__WHAT IS REQUIRED__.
Repeat exactly the lines running from the line that contains "const yogurtJar = new THREE.Group();" to the line that contains "TAU = 2 * math.pi"; include both ends and add nothing.
BEGIN LISTING
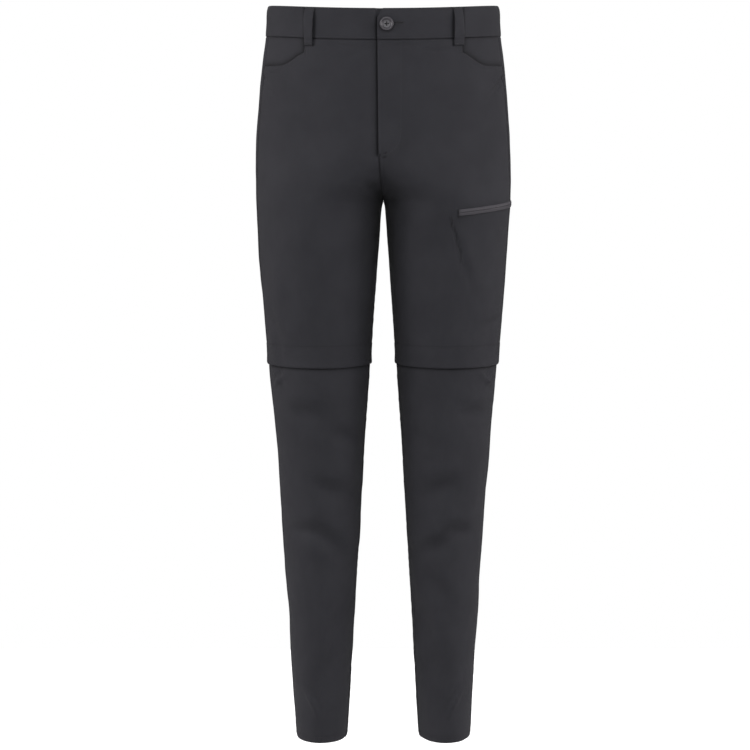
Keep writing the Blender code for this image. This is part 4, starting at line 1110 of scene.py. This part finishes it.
END LISTING
BEGIN LISTING
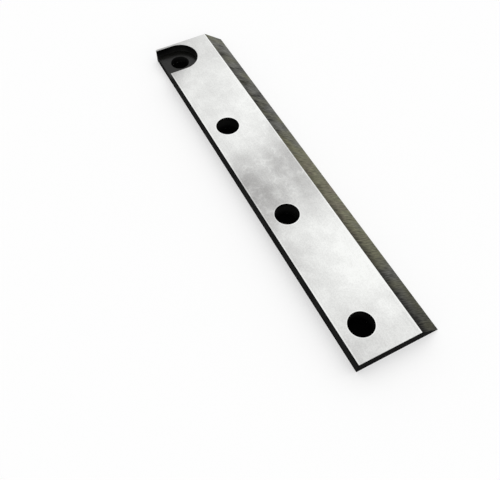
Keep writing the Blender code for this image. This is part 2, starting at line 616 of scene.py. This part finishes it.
END LISTING
BEGIN LISTING
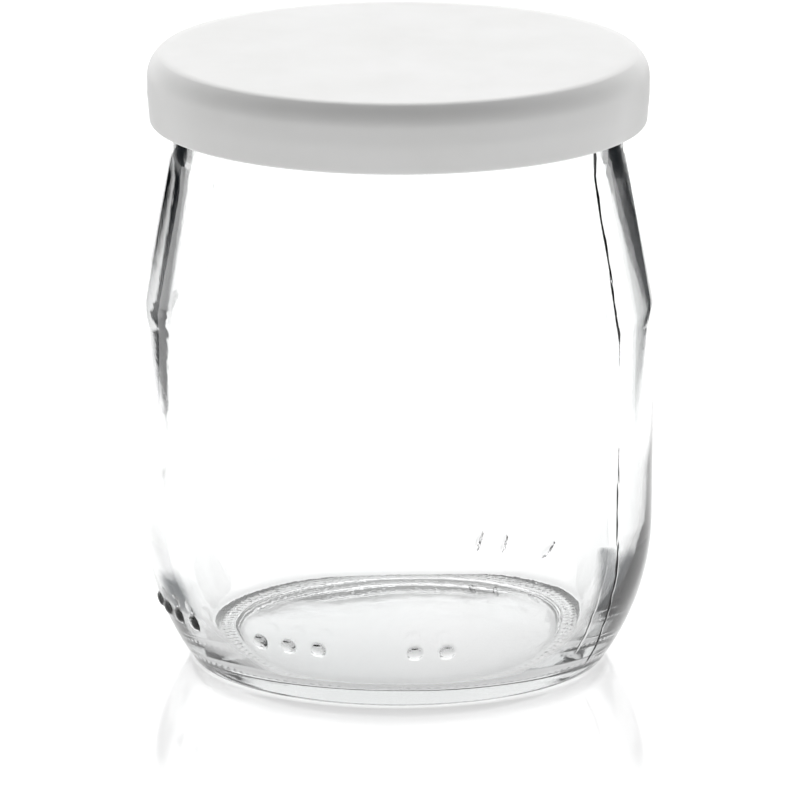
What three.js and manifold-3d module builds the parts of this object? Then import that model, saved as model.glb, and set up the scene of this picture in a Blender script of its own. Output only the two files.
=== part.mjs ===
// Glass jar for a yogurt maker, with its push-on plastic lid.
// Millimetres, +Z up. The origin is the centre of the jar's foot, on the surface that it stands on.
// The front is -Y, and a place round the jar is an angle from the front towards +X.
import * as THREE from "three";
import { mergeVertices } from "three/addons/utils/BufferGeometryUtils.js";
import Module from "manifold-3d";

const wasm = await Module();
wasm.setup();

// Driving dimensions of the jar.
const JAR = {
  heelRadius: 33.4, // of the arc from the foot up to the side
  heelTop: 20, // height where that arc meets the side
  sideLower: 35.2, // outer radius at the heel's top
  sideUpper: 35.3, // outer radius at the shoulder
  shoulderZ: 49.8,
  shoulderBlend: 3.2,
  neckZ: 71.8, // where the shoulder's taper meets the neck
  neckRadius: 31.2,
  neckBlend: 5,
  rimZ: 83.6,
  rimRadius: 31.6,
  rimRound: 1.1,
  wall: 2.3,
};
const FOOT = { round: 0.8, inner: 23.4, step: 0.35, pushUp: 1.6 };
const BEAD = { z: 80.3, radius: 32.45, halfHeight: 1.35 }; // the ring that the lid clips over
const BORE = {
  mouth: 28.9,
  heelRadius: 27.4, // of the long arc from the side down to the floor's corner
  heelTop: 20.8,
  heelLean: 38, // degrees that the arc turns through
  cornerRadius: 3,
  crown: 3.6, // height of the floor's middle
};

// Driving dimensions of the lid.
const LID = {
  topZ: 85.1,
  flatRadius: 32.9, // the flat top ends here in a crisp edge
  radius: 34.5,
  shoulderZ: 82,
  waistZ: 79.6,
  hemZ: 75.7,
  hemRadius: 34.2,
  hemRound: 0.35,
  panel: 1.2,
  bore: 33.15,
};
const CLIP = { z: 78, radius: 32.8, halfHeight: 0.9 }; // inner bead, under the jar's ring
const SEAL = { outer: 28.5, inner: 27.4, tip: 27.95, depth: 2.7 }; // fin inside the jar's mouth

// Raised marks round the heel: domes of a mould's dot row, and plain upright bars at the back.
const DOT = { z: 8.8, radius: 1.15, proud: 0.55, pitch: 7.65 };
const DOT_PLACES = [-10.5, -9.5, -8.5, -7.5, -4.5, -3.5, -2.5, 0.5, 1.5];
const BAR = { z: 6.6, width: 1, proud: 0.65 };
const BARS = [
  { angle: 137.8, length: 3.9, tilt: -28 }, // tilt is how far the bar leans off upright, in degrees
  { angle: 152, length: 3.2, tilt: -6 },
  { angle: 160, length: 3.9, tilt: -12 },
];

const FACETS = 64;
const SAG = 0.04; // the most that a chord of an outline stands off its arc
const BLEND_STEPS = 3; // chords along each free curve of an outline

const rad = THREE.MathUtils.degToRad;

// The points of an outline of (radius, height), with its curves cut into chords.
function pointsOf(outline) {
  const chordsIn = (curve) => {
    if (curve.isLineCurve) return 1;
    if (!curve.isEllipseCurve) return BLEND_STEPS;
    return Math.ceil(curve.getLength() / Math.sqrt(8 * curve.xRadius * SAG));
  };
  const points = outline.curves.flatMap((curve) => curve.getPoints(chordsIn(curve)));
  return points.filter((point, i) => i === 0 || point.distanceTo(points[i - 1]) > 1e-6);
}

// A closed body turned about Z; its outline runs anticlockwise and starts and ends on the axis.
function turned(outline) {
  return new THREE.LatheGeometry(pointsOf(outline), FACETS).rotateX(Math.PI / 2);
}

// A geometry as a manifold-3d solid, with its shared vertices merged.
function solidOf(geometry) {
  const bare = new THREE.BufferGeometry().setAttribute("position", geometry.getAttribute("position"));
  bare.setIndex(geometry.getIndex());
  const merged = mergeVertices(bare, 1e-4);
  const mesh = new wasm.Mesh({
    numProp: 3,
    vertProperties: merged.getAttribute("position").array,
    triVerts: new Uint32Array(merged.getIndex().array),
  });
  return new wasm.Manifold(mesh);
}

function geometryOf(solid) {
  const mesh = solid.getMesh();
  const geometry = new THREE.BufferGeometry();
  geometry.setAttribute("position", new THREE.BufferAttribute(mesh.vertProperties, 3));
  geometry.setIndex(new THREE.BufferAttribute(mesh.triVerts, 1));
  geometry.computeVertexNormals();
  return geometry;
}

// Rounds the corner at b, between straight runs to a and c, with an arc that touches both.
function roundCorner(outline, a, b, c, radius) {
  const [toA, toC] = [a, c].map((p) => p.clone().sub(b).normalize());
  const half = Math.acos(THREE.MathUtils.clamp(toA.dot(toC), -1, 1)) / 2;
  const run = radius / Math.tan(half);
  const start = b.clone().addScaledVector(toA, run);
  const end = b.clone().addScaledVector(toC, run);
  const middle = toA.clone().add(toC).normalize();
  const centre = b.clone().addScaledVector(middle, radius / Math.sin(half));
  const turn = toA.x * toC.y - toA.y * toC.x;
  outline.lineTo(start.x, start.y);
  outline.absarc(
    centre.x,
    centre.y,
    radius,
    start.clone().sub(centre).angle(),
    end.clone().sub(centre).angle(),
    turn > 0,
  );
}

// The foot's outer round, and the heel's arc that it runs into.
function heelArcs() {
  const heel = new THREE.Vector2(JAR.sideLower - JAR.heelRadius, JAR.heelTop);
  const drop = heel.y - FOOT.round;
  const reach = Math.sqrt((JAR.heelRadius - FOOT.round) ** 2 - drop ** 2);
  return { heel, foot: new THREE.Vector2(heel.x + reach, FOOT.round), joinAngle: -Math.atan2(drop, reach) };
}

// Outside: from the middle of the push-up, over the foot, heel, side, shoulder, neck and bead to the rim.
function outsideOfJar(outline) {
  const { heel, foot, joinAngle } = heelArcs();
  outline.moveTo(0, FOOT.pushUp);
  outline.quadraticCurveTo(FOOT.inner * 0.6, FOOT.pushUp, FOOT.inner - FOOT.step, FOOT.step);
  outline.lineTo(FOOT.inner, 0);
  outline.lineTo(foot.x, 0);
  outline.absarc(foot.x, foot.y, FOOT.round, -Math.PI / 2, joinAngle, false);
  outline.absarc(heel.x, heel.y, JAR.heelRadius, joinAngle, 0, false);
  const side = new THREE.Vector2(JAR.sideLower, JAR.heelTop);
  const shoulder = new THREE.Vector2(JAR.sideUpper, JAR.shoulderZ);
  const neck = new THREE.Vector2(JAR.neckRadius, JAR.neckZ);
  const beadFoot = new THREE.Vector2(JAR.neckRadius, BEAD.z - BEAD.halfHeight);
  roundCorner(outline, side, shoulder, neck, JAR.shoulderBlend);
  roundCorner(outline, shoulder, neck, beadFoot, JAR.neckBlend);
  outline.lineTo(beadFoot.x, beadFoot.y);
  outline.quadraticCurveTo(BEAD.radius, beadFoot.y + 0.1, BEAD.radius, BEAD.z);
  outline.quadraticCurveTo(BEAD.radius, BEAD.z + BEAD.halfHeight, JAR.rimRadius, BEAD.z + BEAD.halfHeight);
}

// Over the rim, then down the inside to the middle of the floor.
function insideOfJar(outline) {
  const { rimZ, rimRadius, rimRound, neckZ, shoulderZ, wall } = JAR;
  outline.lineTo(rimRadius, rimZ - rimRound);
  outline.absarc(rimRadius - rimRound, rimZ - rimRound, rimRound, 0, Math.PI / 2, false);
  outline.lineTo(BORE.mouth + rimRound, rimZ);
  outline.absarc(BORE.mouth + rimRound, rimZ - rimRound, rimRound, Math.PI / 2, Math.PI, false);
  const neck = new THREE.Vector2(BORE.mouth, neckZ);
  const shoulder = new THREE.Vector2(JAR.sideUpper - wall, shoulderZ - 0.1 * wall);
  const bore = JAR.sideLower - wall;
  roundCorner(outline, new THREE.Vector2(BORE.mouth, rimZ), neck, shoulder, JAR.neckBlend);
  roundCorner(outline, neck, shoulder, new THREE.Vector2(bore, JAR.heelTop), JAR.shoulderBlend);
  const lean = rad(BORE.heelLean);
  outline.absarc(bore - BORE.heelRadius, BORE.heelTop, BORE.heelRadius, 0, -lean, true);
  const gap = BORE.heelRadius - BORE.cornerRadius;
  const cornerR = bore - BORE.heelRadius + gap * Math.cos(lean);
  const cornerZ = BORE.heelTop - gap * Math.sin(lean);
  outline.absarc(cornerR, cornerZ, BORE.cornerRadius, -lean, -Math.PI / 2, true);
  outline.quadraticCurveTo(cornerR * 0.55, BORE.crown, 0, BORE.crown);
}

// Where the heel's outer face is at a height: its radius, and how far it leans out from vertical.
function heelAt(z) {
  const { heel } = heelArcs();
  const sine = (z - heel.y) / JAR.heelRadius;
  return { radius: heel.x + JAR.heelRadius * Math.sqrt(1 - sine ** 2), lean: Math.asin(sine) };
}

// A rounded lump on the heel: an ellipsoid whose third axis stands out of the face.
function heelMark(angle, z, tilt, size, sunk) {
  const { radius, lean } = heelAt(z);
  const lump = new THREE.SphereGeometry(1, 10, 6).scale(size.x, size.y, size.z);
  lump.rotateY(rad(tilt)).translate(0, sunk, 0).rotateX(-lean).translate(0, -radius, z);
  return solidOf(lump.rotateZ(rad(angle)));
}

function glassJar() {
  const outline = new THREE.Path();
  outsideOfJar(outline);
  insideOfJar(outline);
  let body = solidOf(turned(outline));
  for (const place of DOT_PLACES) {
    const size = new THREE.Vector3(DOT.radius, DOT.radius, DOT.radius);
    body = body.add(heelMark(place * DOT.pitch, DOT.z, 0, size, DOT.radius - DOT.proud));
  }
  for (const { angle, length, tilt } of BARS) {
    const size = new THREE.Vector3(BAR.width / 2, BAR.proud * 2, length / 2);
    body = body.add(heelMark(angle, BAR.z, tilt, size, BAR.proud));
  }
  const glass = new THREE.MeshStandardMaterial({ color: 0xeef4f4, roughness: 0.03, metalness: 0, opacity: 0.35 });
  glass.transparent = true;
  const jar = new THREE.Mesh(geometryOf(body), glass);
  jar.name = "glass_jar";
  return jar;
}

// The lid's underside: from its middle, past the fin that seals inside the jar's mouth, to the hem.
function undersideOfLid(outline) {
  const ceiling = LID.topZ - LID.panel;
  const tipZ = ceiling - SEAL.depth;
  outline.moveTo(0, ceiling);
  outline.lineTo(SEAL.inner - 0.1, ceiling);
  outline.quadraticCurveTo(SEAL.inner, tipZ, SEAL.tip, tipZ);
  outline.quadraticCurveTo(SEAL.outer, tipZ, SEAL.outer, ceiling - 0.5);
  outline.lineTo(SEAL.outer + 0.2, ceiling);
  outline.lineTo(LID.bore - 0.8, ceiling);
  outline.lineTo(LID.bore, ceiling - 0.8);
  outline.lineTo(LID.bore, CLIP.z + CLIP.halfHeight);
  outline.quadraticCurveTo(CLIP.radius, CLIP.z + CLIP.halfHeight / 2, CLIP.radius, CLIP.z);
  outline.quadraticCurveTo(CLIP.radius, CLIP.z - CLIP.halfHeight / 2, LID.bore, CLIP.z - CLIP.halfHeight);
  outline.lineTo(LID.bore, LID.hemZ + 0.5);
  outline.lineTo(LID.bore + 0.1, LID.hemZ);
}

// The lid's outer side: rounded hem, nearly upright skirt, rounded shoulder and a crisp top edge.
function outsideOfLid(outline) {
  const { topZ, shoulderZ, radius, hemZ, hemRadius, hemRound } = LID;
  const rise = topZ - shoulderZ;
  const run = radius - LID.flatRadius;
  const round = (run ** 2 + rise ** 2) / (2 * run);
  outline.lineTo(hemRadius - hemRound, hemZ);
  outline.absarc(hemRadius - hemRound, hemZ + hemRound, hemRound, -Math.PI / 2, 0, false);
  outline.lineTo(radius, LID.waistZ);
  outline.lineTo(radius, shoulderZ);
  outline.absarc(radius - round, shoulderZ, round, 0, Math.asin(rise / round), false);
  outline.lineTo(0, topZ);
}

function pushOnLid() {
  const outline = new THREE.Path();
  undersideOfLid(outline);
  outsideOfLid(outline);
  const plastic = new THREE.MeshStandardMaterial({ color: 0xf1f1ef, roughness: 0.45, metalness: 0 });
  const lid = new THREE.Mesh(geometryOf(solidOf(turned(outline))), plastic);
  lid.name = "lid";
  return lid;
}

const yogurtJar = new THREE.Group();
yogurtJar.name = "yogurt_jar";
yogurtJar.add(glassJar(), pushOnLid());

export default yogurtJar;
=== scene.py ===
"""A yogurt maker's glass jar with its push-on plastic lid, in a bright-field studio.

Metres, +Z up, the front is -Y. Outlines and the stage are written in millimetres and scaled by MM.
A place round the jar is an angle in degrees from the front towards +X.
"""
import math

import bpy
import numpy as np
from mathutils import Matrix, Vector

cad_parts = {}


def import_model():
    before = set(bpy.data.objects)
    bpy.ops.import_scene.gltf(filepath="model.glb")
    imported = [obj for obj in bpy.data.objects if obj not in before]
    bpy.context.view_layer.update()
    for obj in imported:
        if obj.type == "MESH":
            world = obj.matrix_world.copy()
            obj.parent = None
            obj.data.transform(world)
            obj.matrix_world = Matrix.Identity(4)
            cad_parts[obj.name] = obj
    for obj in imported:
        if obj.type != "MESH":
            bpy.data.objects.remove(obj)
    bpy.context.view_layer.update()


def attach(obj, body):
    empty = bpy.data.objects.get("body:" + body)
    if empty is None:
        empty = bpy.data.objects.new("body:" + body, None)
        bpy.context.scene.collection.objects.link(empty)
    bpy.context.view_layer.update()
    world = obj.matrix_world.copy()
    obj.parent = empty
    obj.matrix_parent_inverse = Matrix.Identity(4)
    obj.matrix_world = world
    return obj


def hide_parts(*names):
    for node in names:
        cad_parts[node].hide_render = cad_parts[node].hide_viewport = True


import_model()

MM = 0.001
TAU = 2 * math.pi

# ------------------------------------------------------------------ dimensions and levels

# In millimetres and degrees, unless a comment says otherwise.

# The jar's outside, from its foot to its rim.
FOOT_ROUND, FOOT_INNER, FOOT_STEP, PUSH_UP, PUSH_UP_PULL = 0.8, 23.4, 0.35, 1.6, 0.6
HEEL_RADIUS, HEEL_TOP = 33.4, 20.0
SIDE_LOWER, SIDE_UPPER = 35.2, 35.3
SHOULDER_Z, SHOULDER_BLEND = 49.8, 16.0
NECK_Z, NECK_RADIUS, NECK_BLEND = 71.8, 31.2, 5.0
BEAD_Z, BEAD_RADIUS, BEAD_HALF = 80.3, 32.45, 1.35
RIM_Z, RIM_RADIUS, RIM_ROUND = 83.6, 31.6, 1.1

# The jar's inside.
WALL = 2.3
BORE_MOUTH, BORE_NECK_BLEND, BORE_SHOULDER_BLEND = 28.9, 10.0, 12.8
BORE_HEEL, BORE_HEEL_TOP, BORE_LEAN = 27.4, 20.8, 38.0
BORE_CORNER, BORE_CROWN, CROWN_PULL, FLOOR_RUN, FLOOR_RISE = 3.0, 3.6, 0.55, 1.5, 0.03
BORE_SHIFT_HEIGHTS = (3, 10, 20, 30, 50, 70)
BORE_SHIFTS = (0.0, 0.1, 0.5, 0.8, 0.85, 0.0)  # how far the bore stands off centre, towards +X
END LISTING
__ANSWER BELOW__.
const yogurtJar = new THREE.Group();
yogurtJar.name = "yogurt_jar";
yogurtJar.add(glassJar(), pushOnLid());

export default yogurtJar;
=== scene.py ===
"""A yogurt maker's glass jar with its push-on plastic lid, in a bright-field studio.

Metres, +Z up, the front is -Y. Outlines and the stage are written in millimetres and scaled by MM.
A place round the jar is an angle in degrees from the front towards +X.
"""
import math

import bpy
import numpy as np
from mathutils import Matrix, Vector

cad_parts = {}


def import_model():
    before = set(bpy.data.objects)
    bpy.ops.import_scene.gltf(filepath="model.glb")
    imported = [obj for obj in bpy.data.objects if obj not in before]
    bpy.context.view_layer.update()
    for obj in imported:
        if obj.type == "MESH":
            world = obj.matrix_world.copy()
            obj.parent = None
            obj.data.transform(world)
            obj.matrix_world = Matrix.Identity(4)
            cad_parts[obj.name] = obj
    for obj in imported:
        if obj.type != "MESH":
            bpy.data.objects.remove(obj)
    bpy.context.view_layer.update()


def attach(obj, body):
    empty = bpy.data.objects.get("body:" + body)
    if empty is None:
        empty = bpy.data.objects.new("body:" + body, None)
        bpy.context.scene.collection.objects.link(empty)
    bpy.context.view_layer.update()
    world = obj.matrix_world.copy()
    obj.parent = empty
    obj.matrix_parent_inverse = Matrix.Identity(4)
    obj.matrix_world = world
    return obj


def hide_parts(*names):
    for node in names:
        cad_parts[node].hide_render = cad_parts[node].hide_viewport = True


import_model()

MM = 0.001
TAU = 2 * math.pi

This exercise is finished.